Good read there drunken! Sometimes like to read your massive paragraphs lol. But i do sometimes think how accurate is the things you say. Not meaning that what you say isn't credible but if some of it is more your own thoughts than actual findings if you know what i mean? Will HBM truly be a big saving on power? Will it offer much greater performance or just greater bandwidth? I know more bandwidth is better for bigger resolutions but what about 1080p or possibly 1440p? Will it offer a great performance increase at these resolutions?
Also in terms of DDR4 performance in the system, doesn't DDR4 use higher timings over DDR3 to get a higher bandwidth? I always thought bigger timings was bad for gaming?
As games get more demanding more bandwidth is required regardless of resolution, it's an ever increasing thing, it's not like 128GB/s is fine for 1080p and always will be, it's fine in a game that doesn't really require more to achieve a certain frame rate, but a game a year later might want 200GB/s and another game a year after that might want 150GB/s at 1080p. It also depends on frame rate, pushing 120fps vs 60fps wants far higher bandwidth.
Some people are happy with 60fps which is entirely fine, but for those won want the lowest persistence, lower motion blur and most smooth performance pushing 90fps + is where LCD tech starts to look REALLY good.
More bandwidth is required for more performance full stop, how much performance you need and at what resolution is and has always been personal choice. You might game using a 290x and only get 50-60fps in say Watchdogs and stuttering, generally poor performance, to get 90 or 120fps in that game requires a bigger gpu and it will also require more bandwidth to achieve that frame rate.
I'd take 90+ frame rate and a 120+hz screen every time over a higher res lower refresh rate, lower frame rate combination every time.
Increasing resolution increases bandwidth requirements, but so does increasing frame rate, or increasing graphical options. bandwidth requirements have never been and never will stay static. Going from 1080p to 4k certainly jumps the bandwidth requirement more than going from 60 to 120fps at 1080p, but it's still more bandwidth required. Better performance will always require more bandwidth.
HBM/HMC also reduce latency and absolutely, not just guess, reduces power, significantly. Even Intel's own papers on HMC talk about how both HMC reduces power/(GB/s) significantly but HBM is better on power usage than HMC... when Intel will say HBM saves even more power you pretty much confirm it's true.
It's relatively basic electronic behaviour, thicker wires and longer distances require more power to push a signal. PCB level traces and the size of the connections required to go from silicon to PCB scale connections are significantly bigger than when it's all done at the silicon scale which is what HBM does.
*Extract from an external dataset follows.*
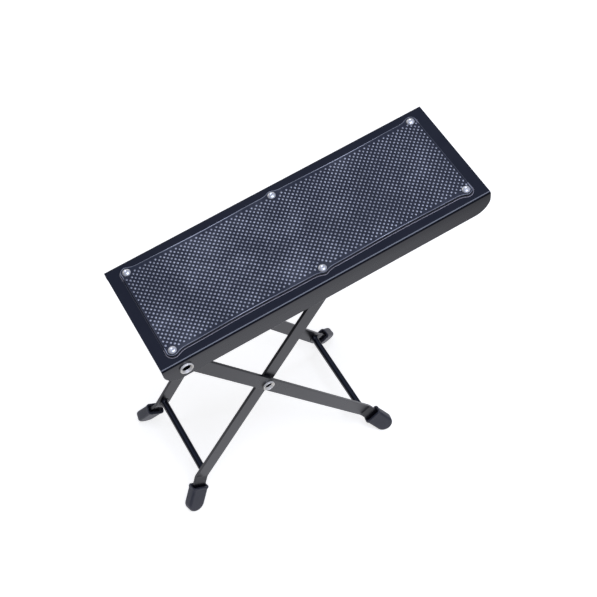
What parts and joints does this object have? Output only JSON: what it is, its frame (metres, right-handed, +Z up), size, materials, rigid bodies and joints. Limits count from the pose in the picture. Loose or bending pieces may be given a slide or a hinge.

You're talking 40-80nm traces with lengths maybe between 1-5cm vs traces that are massively larger at the pcb level and are pretty much up to 50CM long(there are multiple layers in a pcb and traces travel up and down several layers to get to where they are going, the straight line distance isn't indicative of actual length they'd be).
What would take around 80W for 4GB of Gddr5 to provide 512gb/s of bandwidth HBM does in 30W. Partially the power saving of the communication and partially the memory itself. Rather than using very high speed memory with a small bus, you use low speed memory with a very wide bus. So 1Ghz clock speeds with lower voltage instead of 2.5+Ghz memory with higher voltage. As with most memory, lower clock speeds means tighter timings, so you end up with, lower latency, significantly lower power memory chips all connected to a much wider bus to provide more bandwidth with lower latency, lower power. To cap it off HBM is TINY compared to normal memory because it's stacked. I forget the exact comparison but a 1GB stack is significantly smaller than a single 256MB memory chip and it's all on the single package connected to the pcb. So we also get significantly neater and smaller pcb's, we get easier to cool chips(due to vastly less complex surface mounted crap on the pcb) so better cooled VRM's, more standardisation in designs, meaning more likely that a single waterblock or air cooler will fit multiple generations of cards. If you look up pictures Nvidia showed of a mocked up Pascal and the tiny pcb size and the extremely neat look to it, that is why.
There is nothing but upsides to HBM and many of the same ones for HMC though not quite as many.